Over 13,000 4 and 6-wheel vehicles were built for many wartime purposes. The RAF used over 2,000 mobile Coles cranes on a 6-wheel Thorneycroft chassis, for heavy aircraft maintenance tasks and the removal of crashed German aircraft. Thorneycroft built 8,230 machine-gun carriers, and then introduced the Terrapin 1 and 2 amphibious vehicles, field guns, parts for tank landing craft and a depth-charge thrower.
The next film was ‘This Motoring’, made in 1935 to show the history of the Automobile Association (AA). It recounted how the AA started to counter police speed traps on the London to Brighton road, using cycle-borne people called ‘scouts’. One scout was convicted of doing this, but the AA fought and won the case – the famous ‘Fairmile Acquittal’. It then issued distinctive badges for members’ cars so that the scouts would recognise them.
We then watched a fascinating silent film, made by BBC South in 1961 but never broadcast, of cars on the A31 in the New Forest. It provided an opportunity for those members of a certain age to identify cars of the period, and also to spot several instances of irresponsible overtaking.
The next film was entitled ‘Milestones and Memories’ from the National Motor Museum, made by Ford in 1938. This was very cleverly intercut with a short ‘public interest’ film called ‘Look, Listen and Take Heed’, aimed at women drivers and ending with the slogan ‘Women – for pity’s sake, don’t drive!’ This was, in fact, a modern spoof but it perfectly and hilariously captured the Cholmondeley-Warner cut-glass accents and behaviour of the day.

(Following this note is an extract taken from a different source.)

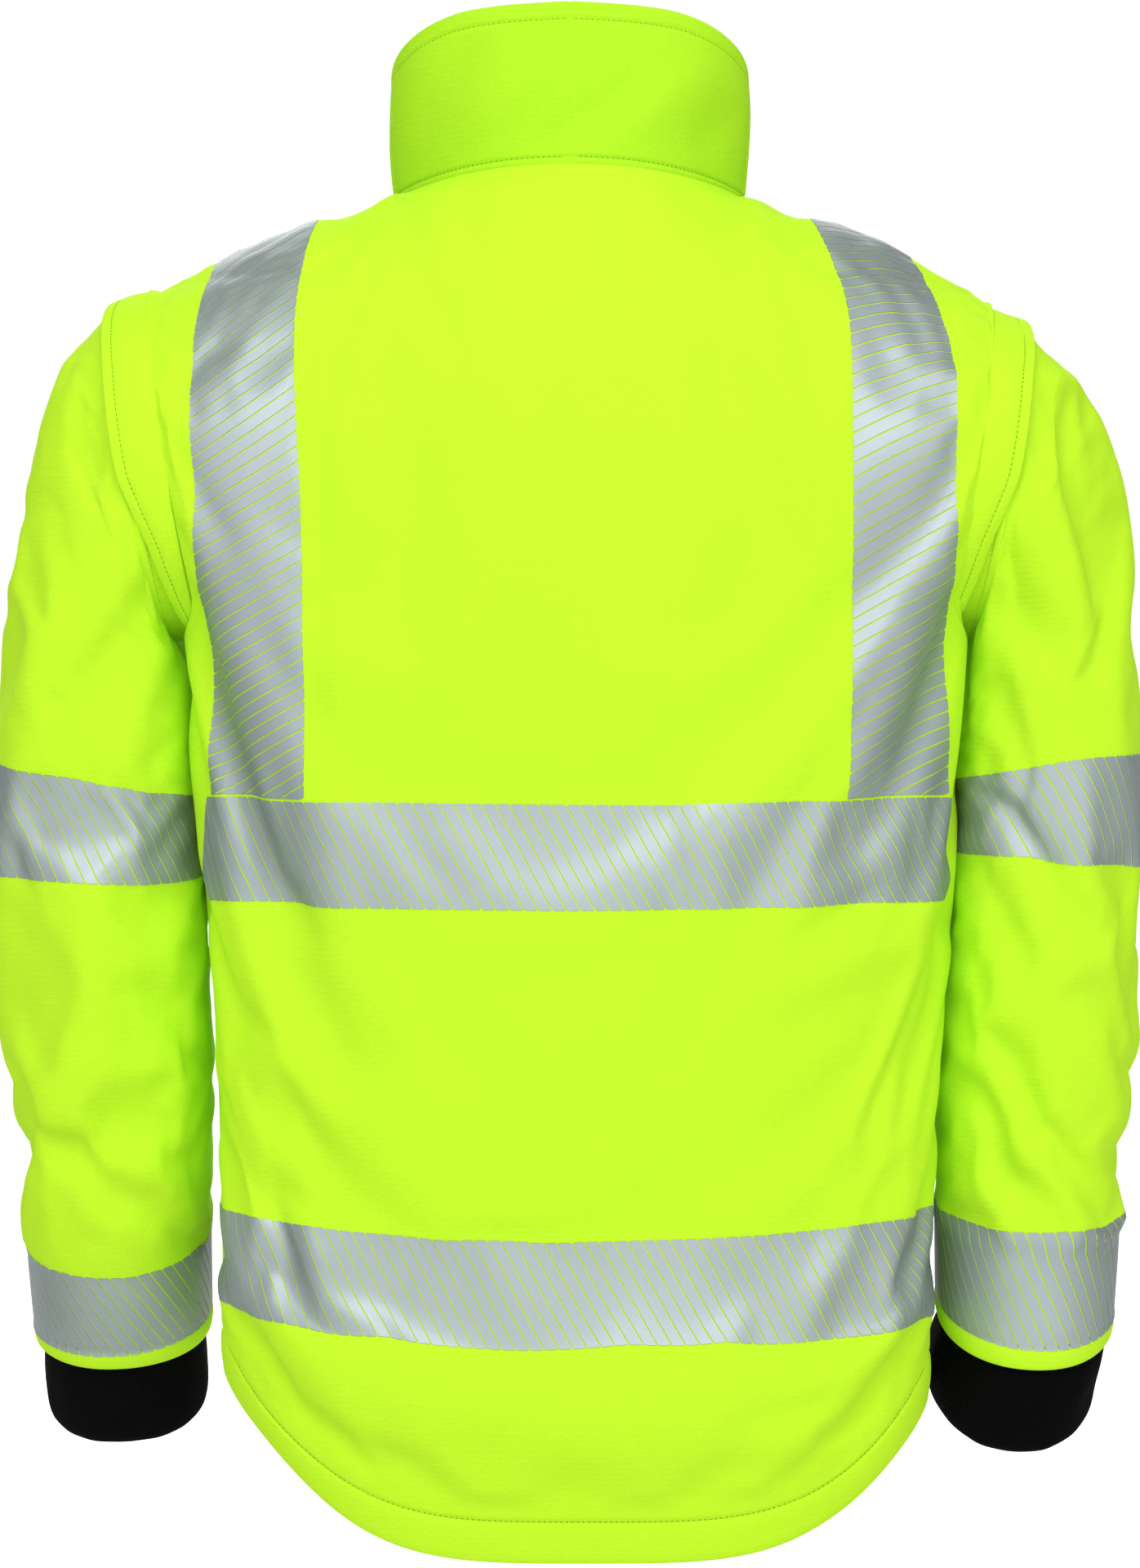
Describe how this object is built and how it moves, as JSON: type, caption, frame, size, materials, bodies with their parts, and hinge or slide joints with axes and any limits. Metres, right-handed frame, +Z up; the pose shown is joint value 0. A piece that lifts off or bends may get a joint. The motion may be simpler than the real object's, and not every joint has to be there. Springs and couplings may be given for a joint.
{
  "type": "high-visibility soft-shell jacket",
  "caption": "Stand-collar high-visibility soft-shell work jacket with front zip, zip-off sleeves, dropped tail, inner storm cuffs and segmented reflective body, shoulder and sleeve bands.",
  "frame": {"origin": "centre of the neck opening, level with the centre-back neck seam", "axes": "+Z up; -Y is the front, where the zip is; +X is the wearer's left, so a view of the back shows +X on the left"},
  "size_m": [0.5948, 0.2487, 0.7649],
  "materials": {
    "shell_lime": "bonded knit-faced soft shell, fluorescent lime",
    "lining_lime": "inner face and facings in the same soft shell",
    "reflective_tape": "segmented heat-applied retroreflective film",
    "rib_black": "black stretch inner cuff",
    "zip_tape_black": "woven zip tape",
    "zip_tape_lime": "woven zip tape",
    "zip_teeth_black": "moulded zip teeth",
    "zip_metal": "painted slider and pull",
    "cord_lock_plastic": "moulded cord lock",
    "elastic_cord": "elastic cord"
  },
  "bodies": {
    "coat_body": {"back_panel": "shell_lime", "left_front_panel": "shell_lime", "right_front_panel": "shell_lime", "collar": "shell_lime", "collar_facing": "lining_lime", "hang_loop": "elastic_cord", "hem_facing": "lining_lime", "hem_drawcord": "elastic_cord", "left_cord_lock_barrel": "cord_lock_plastic", "right_cord_lock_barrel": "cord_lock_plastic", "upper_band_back": "reflective_tape", "upper_band_left_front": "reflective_tape", "upper_band_right_front": "reflective_tape", "lower_band_back": "reflective_tape", "lower_band_left_front": "reflective_tape", "lower_band_right_front": "reflective_tape", "left_shoulder_tape": "reflective_tape", "right_shoulder_tape": "reflective_tape", "left_armhole_cap": "shell_lime", "right_armhole_cap": "shell_lime", "left_armhole_stringer": "zip_tape_lime", "right_armhole_stringer": "zip_tape_lime", "left_pocket_zip": "zip_tape_black", "right_pocket_zip": "zip_tape_black", "left_pocket_bag": "lining_lime", "right_pocket_bag": "lining_lime"},
    "front_left_edge": {"front_zip_left_tape": "zip_tape_black", "front_zip_left_teeth": "zip_teeth_black", "front_zip_pin": "zip_teeth_black", "left_front_facing": "lining_lime", "storm_flap": "lining_lime"},
    "front_right_edge": {"front_zip_right_tape": "zip_tape_black", "front_zip_right_teeth": "zip_teeth_black", "front_zip_box": "zip_teeth_black", "right_front_facing": "lining_lime"},
    "front_zip_slider_body": {"front_zip_slider": "zip_metal"},
    "front_zip_pull_body": {"front_zip_pull": "zip_metal"},
    "left_armhole_slider_body": {"left_armhole_slider": "zip_metal"},
    "left_armhole_pull_body": {"left_armhole_pull": "zip_metal"},
    "left_sleeve_body": {"left_sleeve": "shell_lime", "left_sleeve_stringer": "zip_tape_lime", "left_storm_cuff": "rib_black", "left_upper_sleeve_tape": "reflective_tape", "left_lower_sleeve_tape": "reflective_tape"},
    "left_pocket_slider_body": {"left_pocket_slider": "zip_metal"},
    "left_pocket_pull_body": {"left_pocket_pull": "zip_metal"},
    "left_cord_lock_plunger_body": {"left_cord_lock_plunger": "cord_lock_plastic"},
    "right_armhole_slider_body": {"right_armhole_slider": "zip_metal"},
    "right_armhole_pull_body": {"right_armhole_pull": "zip_metal"},
    "right_sleeve_body": {"right_sleeve": "shell_lime", "right_sleeve_stringer": "zip_tape_lime", "right_storm_cuff": "rib_black", "right_upper_sleeve_tape": "reflective_tape", "right_lower_sleeve_tape": "reflective_tape"},
    "right_pocket_slider_body": {"right_pocket_slider": "zip_metal"},
    "right_pocket_pull_body": {"right_pocket_pull": "zip_metal"},
    "right_cord_lock_plunger_body": {"right_cord_lock_plunger": "cord_lock_plastic"}
  },
  "joints": [
    {"name": "front_zip_slide", "type": "slide", "parent": "front_right_edge", "child": "front_zip_slider_body", "axis": [0, -0.0778, -0.997], "range_m": [0, 0.62]},
    {"name": "front_left_open", "type": "hinge", "parent": "coat_body", "child": "front_left_edge", "pos_m": [0.085, -0.045, 0.04], "axis": [-0.0831, 0.0831, 0.9931], "range_deg": [0, 40]},
    {"name": "front_right_open", "type": "hinge", "parent": "coat_body", "child": "front_right_edge", "pos_m": [-0.085, -0.045, 0.04], "axis": [-0.0831, -0.0831, -0.9931], "range_deg": [0, 40]},
    {"name": "front_zip_pull_swing", "type": "hinge", "parent": "front_zip_slider_body", "child": "front_zip_pull_body", "pos_m": [0, -0.0824, 0.02996], "axis": [-1, 0, 0], "range_deg": [0, 165]},
    {"name": "left_armhole_zip_run", "type": "hinge", "parent": "coat_body", "child": "left_armhole_slider_body", "pos_m": [0.203, 0, -0.147], "axis": [0.989, 0, -0.1478], "range_deg": [-320, 0]},
    {"name": "left_armhole_pull_lift", "type": "hinge", "parent": "left_armhole_slider_body", "child": "left_armhole_pull_body", "pos_m": [0.19041, -0.02767, -0.23123], "axis": [-0.989, 0, 0.1478], "range_deg": [0, 12]},
    {"name": "left_sleeve_off", "type": "slide", "parent": "coat_body", "child": "left_sleeve_body", "axis": [0.989, 0, -0.1478], "range_m": [0, 0.2]},
    {"name": "right_armhole_zip_run", "type": "hinge", "parent": "coat_body", "child": "right_armhole_slider_body", "pos_m": [-0.203, 0, -0.147], "axis": [0.989, 0, 0.1478], "range_deg": [-320, 0]},
    {"name": "right_armhole_pull_lift", "type": "hinge", "parent": "right_armhole_slider_body", "child": "right_armhole_pull_body", "pos_m": [-0.19041, -0.02767, -0.23123], "axis": [-0.989, 0, -0.1478], "range_deg": [0, 12]},
    {"name": "right_sleeve_off", "type": "slide", "parent": "coat_body", "child": "right_sleeve_body", "axis": [-0.989, 0, -0.1478], "range_m": [0, 0.2]},
    {"name": "left_pocket_zip_slide", "type": "slide", "parent": "coat_body", "child": "left_pocket_slider_body", "axis": [0.0236, -0.0325, -0.9992], "range_m": [0, 0.118]},
    {"name": "left_pocket_pull_swing", "type": "hinge", "parent": "left_pocket_slider_body", "child": "left_pocket_pull_body", "pos_m": [0.14132, -0.09211, -0.38386], "axis": [-0.809, -0.5878, 0], "range_deg": [0, 150]},
    {"name": "right_pocket_zip_slide", "type": "slide", "parent": "coat_body", "child": "right_pocket_slider_body", "axis": [-0.0236, -0.0325, -0.9992], "range_m": [0, 0.118]},
    {"name": "right_pocket_pull_swing", "type": "hinge", "parent": "right_pocket_slider_body", "child": "right_pocket_pull_body", "pos_m": [-0.14132, -0.09211, -0.38386], "axis": [-0.809, 0.5878, 0], "range_deg": [0, 150]},
    {"name": "left_cord_lock_press", "type": "slide", "parent": "coat_body", "child": "left_cord_lock_plunger_body", "axis": [0, 0, 1], "range_m": [0, 0.0034], "stiffness_N_per_m": 600, "springref_m": -0.003},
    {"name": "right_cord_lock_press", "type": "slide", "parent": "coat_body", "child": "right_cord_lock_plunger_body", "axis": [0, 0, 1], "range_m": [0, 0.0034], "stiffness_N_per_m": 600, "springref_m": -0.003}
  ],
  "couplings": [
    {"joint": "front_left_open", "follows": "front_zip_slide", "rad_per_m": 1.12},
    {"joint": "front_right_open", "follows": "front_zip_slide", "rad_per_m": 1.12}
  ]
}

Then followed a BBC South film made in 1981 and entitled Brooklands – Looking Back’. It was a compilation of historical films about the famous Brooklands banked racing circuit, near Weybridge. The banking had a dotted line near its top edge which cars would straddle at a speed of 130 mph – below this speed they would sink down the banking and at higher speeds they would rise nearer the top. It included scenes of John Cobb, who set a new world speed record of 143 mph, and of Clive Dunfee who went ‘over the top’ of the banking in a spectacular but fatal crash.

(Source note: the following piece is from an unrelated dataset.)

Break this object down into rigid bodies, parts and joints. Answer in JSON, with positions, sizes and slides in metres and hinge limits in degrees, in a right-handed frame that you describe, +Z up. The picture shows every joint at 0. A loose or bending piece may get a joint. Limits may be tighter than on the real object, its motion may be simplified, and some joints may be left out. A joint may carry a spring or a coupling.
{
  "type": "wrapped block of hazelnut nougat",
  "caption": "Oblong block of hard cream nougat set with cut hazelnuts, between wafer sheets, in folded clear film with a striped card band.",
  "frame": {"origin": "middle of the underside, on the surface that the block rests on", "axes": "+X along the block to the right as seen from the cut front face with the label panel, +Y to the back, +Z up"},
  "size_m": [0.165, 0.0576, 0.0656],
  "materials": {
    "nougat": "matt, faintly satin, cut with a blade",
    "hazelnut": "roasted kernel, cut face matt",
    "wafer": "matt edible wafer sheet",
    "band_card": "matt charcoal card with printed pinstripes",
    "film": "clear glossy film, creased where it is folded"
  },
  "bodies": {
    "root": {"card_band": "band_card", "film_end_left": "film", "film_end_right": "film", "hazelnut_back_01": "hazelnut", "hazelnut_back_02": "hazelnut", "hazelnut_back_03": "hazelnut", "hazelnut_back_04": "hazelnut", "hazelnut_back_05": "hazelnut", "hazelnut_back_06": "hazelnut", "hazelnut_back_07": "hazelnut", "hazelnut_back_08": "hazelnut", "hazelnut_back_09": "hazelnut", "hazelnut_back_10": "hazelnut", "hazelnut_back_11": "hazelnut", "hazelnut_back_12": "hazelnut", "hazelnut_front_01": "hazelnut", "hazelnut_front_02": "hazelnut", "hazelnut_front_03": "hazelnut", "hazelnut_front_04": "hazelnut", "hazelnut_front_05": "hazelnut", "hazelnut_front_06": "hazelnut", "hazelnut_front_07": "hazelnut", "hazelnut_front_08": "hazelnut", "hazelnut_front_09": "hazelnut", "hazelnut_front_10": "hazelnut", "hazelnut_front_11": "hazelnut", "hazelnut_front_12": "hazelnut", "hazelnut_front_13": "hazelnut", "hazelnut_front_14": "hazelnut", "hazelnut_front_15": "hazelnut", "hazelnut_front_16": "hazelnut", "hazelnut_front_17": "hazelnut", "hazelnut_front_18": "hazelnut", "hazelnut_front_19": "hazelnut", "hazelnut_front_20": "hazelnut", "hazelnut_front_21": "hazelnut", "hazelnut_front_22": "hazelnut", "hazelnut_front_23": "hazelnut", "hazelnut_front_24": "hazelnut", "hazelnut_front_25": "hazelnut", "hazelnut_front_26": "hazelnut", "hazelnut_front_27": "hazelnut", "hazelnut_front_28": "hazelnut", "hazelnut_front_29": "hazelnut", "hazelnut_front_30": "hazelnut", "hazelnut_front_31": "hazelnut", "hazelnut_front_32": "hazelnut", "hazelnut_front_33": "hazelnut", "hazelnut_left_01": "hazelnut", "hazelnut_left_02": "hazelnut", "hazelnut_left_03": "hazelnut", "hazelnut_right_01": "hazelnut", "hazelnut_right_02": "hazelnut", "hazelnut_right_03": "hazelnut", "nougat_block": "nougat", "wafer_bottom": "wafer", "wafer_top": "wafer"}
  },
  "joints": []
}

The final offering was a driver-training film made by the Lancashire Constabulary just after the second world war. It followed a police driving instructor in an old black Wolseley police car, giving a commentary as he negotiated a series of road and traffic hazards. The driver’s hand signals and verbal delivery showed the film’s age, but it was notable how similar the techniques were to those covered in the current Roadcraft book and video.
Returning to the present day, we then watched a short report from Meridian TV News on 17 November describing Bert Gallagher’s IAM test success.